Towards Environment Friendly Hydrothermally Synthesized Li(+), Rb(+), In(3+) Intercalated Phosphotungstate (PW(12)O(40)) Thin Films

In the present investigation, a one-step hydrothermal approach is proposed to synthesize Li(+), Rb(+), and In(3+)intercalated PW(12)O(40) (PTA) thin films. The photoelectrochemical performance of the deposited Li(3)PW(12)O(40) (Li−PTA), Rb(3)PW(12)O(40) (Rb−PTA), and In(3)PW(12)O(40) (In−PTA) photocathodes were investigated using a two-electrode cell configuration of FTO/Li(3)PW(12)O(40)/(0.1 M I(−)/I(3−))(aq.)/Graphite. The energy band gaps of 2.24, 2.11, and 2.13 eV were observed for the Li−PTA, Rb−PTA, and In−PTA films, respectively, as a function of Li(+), Rb(+), and In(3+).
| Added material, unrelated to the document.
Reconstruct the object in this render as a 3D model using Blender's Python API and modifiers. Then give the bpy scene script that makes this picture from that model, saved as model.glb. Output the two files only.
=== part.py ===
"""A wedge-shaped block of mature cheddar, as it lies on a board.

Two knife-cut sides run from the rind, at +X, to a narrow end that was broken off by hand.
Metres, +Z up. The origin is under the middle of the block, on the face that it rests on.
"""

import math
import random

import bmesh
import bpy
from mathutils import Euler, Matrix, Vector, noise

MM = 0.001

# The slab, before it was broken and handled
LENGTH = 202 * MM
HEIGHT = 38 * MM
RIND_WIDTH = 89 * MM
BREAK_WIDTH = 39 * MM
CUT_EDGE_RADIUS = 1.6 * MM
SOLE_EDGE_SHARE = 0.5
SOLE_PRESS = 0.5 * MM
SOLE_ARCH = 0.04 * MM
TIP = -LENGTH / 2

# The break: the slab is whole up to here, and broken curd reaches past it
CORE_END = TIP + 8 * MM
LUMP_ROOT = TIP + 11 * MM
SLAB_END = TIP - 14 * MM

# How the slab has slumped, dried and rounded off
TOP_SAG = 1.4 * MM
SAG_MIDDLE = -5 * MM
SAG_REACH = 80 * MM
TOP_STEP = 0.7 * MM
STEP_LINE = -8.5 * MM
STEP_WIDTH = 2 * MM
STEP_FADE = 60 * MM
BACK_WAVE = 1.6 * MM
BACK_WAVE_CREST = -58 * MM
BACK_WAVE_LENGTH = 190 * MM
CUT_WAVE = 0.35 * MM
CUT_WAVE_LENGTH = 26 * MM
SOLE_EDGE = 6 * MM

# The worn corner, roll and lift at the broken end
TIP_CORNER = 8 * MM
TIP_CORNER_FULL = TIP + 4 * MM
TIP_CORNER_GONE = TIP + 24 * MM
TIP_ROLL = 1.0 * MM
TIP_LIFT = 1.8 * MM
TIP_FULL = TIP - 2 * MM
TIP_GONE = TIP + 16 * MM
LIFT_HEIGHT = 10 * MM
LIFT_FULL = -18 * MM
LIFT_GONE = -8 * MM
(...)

The evolution of the spinal cubic crystal structure with increased crystallite size was observed for Rb(+) intercalation within the PTA Keggin structure, which was confirmed by X-ray diffraction (XRD). Scanning electron microscopy (SEM) revealed a modification in the surface morphology from a rod-like structure to a densely packed, uniform, and interconnected microsphere to small and large-sized microspheres for Li−PTA, Rb−PTA, and In−PTA, respectively. Compositional studies confirmed that the composing elements of Li, Rb, In, P, W, and O ions are well in accordance with their arrangement for Li(+), Rb(+), In(3+), P(5+), W(6+), and O(2−) valence states. Furthermore, the J-V performance of the deposited photocathode shows power conversion efficiencies (PCE) of 1.25%, 3.03%, and 1.62%, as a function of the incorporation of Li(+), Rb(+), and In(3+) ions. This work offers a one-step hydrothermal approach that is a prominent way to develop Li(+), Rb(+), and In(3+) ions intercalated PTA, i.e., Li(3)PW(12)O(40,) Rb(3)PW(12)O(40), and In(3)PW(12)O(40) photocathodes for competent solar energy harvesting.